In fact Malouf's real interest is in the Scottish settlers and their responses to Gemmy as a symbol, or really an incarnation, of the outback. The tension builds as settlers polarize into those who would launch genocidal attacks on the "blacks" and those who, to say as much as can be said, wouldn't. The situation is a familiar one and the reader is engaged by the drift towards a violent climax, but Malouf is a serious artist and artfully defies the expectations he has invited.

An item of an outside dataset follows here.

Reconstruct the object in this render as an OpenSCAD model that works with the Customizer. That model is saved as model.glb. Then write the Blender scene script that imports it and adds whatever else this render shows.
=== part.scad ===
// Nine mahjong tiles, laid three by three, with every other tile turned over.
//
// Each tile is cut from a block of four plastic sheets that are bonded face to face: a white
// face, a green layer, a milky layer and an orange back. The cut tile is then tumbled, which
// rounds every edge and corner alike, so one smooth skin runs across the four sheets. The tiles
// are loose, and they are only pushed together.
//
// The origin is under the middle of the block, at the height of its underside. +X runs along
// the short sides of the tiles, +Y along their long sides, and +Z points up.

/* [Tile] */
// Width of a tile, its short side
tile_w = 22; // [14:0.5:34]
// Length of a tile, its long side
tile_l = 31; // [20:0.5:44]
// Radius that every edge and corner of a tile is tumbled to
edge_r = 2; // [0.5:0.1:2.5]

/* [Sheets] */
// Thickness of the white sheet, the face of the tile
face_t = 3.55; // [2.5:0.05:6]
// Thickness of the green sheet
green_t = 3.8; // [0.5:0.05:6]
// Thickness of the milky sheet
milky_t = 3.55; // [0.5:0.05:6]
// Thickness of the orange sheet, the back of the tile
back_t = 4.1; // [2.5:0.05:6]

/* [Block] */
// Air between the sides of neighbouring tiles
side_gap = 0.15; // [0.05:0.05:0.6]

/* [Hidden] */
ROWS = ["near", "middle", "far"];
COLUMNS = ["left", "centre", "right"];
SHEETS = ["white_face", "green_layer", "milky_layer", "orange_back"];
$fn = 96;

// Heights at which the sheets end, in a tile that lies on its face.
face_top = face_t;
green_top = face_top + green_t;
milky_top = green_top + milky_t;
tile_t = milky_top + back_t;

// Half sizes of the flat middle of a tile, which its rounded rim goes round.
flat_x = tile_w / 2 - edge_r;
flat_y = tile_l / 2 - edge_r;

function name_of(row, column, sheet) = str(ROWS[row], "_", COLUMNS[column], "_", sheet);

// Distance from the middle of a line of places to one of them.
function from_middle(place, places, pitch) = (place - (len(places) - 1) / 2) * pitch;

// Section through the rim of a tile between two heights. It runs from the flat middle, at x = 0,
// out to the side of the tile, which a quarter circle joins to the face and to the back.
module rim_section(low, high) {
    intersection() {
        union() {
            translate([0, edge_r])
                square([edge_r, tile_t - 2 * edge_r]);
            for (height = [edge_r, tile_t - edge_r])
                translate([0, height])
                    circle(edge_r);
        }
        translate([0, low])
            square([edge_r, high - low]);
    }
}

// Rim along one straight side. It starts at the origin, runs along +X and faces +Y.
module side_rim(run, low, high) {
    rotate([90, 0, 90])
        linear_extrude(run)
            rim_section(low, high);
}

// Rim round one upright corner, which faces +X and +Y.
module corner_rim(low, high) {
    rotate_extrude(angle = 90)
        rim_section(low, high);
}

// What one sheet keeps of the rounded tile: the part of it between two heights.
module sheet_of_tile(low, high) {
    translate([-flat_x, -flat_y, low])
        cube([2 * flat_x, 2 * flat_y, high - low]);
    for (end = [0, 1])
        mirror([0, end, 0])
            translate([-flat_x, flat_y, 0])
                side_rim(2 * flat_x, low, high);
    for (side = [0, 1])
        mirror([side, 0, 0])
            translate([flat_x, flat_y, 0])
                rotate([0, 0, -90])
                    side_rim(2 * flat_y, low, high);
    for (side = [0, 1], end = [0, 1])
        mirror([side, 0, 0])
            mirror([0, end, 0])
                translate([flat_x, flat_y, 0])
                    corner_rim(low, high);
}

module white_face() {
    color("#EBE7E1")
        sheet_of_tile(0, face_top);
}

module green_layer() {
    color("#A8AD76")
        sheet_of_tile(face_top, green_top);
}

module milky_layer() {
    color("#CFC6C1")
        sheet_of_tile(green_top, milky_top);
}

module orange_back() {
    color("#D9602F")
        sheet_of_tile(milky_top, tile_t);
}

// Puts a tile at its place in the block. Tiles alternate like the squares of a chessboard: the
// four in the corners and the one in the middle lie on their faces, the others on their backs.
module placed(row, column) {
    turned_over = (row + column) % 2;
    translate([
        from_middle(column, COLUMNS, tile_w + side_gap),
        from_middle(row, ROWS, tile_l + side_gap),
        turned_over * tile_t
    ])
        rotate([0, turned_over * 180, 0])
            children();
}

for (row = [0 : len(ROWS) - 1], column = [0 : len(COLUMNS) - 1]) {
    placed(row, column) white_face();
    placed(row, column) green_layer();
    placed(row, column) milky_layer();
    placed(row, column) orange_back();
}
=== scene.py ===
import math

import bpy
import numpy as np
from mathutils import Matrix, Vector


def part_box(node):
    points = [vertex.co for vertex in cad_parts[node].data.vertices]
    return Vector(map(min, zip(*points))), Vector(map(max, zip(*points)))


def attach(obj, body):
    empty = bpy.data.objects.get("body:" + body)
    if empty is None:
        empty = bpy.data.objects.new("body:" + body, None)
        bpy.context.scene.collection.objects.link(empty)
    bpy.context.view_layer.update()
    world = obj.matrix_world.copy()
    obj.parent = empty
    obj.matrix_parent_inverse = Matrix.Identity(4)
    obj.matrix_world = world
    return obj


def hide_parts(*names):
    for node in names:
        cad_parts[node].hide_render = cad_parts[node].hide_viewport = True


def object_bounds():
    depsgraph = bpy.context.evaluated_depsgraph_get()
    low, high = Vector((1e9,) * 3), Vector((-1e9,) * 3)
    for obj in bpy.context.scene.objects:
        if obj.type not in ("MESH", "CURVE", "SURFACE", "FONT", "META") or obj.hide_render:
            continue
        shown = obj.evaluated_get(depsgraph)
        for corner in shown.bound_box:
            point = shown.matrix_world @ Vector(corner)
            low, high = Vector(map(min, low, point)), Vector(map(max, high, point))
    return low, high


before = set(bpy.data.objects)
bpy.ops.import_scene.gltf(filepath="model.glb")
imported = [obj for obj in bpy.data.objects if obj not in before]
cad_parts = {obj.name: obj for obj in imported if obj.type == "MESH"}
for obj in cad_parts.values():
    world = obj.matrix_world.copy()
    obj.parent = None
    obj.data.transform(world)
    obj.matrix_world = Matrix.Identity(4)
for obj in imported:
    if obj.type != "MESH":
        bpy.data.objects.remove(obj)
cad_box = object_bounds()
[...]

I should mention the treatment of the bee dance as analogy: the apiary-keepers know that the bees must communicate information somehow, but they don't know how the bees do it. Aborigines (excuse me, I have no personal experience of Australia and confess I don't know if "aborigine" is a term in acceptable political form) have ancient systems for learning about places, a product of long history traversing large areas (there is a good discussion of this in Bruce Chatwin's Songlines). Gemmy has some insight into aboriginal sense of place, but it is so alien to the Scottish, who come from an urban environment of coal mines and tenements, as to be quite literally invisible to them (just as Gemmy makes them disappear, for him, by ignoring them). I liked the way Malouf revealed just enough of this: like a blues guitarist who only plays a few, well-expressed notes.

Malouf is a first-class writer and I look forward to reading more of his work.